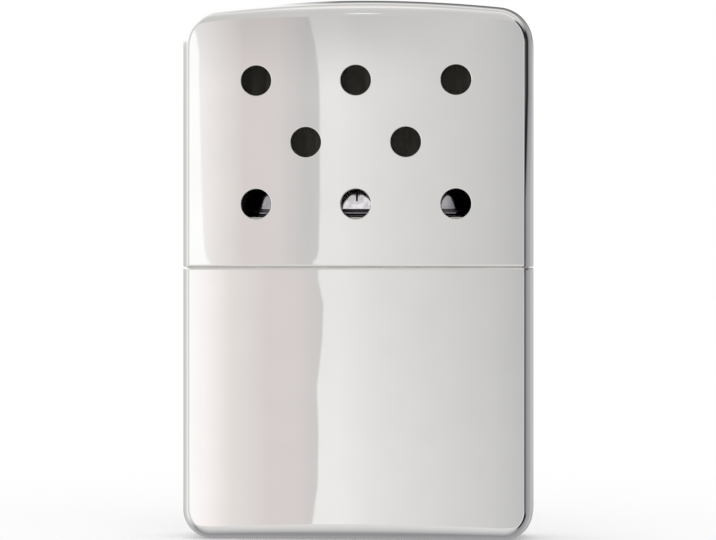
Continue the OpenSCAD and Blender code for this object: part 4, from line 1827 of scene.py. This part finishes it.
@dataclass(frozen=True)
class Studio:
    """Camera, and a floor that keeps the shadow."""

    camera_at: tuple[float, float, float] = (31.22, -398.8, 38.1)
    aim: tuple[float, float, float] = (-0.18, 0.0, 38.1)
    lens: float = 140.8
    floor_half: float = 3000.0
    paper_lift: float = 0.1  # what the camera sees of the paper's own light, to make it white

    def camera(self) -> None:
        """Sets the camera at the photograph's place: a little right of the front, at half height."""
        data = bpy.data.cameras.new("studio_camera")
        data.lens, data.sensor_width = self.lens, 36.0
        data.clip_start, data.clip_end = 0.01, 20.0
        camera = bpy.data.objects.new("studio_camera", data)
        bpy.context.scene.collection.objects.link(camera)
        camera.location = Vector(self.camera_at) * MM
        way = Vector(self.aim) * MM - camera.location
        camera.rotation_euler = way.to_track_quat("-Z", "Y").to_euler()
        bpy.context.scene.camera = camera

    def floor(self) -> None:
        """Lays a white floor. Mirrors look through it to the tent, which holds its colours."""
        half = self.floor_half
        skin = Skin()
        skin.add(np.array([[[-half, -half, 0], [half, -half, 0]], [[-half, half, 0], [half, half, 0]]]), 0)
        floor = skin.build("studio_floor", weigh=False)
        material = bpy.data.materials.new("studio_paper_white")
        material.use_nodes = True
        tree = material.node_tree
        tree.nodes.clear()
        path = add_node(tree, "LightPath").node.outputs
        paper = add_node(tree, "BsdfDiffuse", {"Color": linear("#f4f4f4")})
        lift = add_node(tree, "Math", (path["Is Camera Ray"], self.paper_lift), operation="MULTIPLY")
        lit = add_node(tree, "AddShader", (paper, add_node(tree, "Emission", {"Strength": lift})))
        clear = add_node(tree, "BsdfTransparent")
        add_node(tree, "OutputMaterial", (add_node(tree, "MixShader", (path["Is Glossy Ray"], lit, clear)),))
        floor.data.materials.append(material)

    def build(self) -> None:
        """Sets up camera and floor, with colours shown as written."""
        self.camera()
        self.floor()
        bpy.context.scene.view_settings.view_transform = "Standard"


def main() -> None:
    """Builds the studio and the hand warmer."""
    logging.basicConfig(level=logging.INFO, format="%(name)s: %(message)s")
    form = CaseForm()
    Studio().build()
    Tent().build()
    for assembly in (Tank(form), FillerNeck(), Burner(), Lid(form)):
        assembly.build()


if __name__ == "__main__":
    main()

# # # # #

__Work to complete__
Reproduce, please, the lines of the material from its first line down to the line containing "and a floor", keeping both ends and nothing beyond them.

__Answer in full__
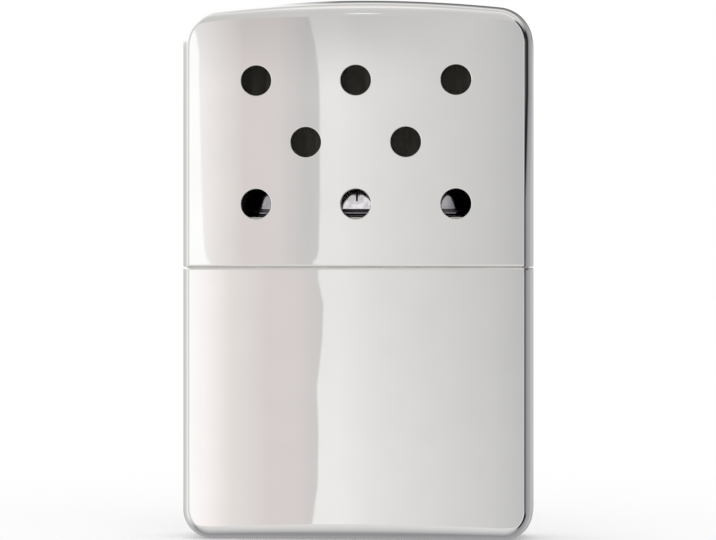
Continue the OpenSCAD and Blender code for this object: part 4, from line 1827 of scene.py. This part finishes it.
@dataclass(frozen=True)
class Studio:
    """Camera, and a floor that keeps the shadow."""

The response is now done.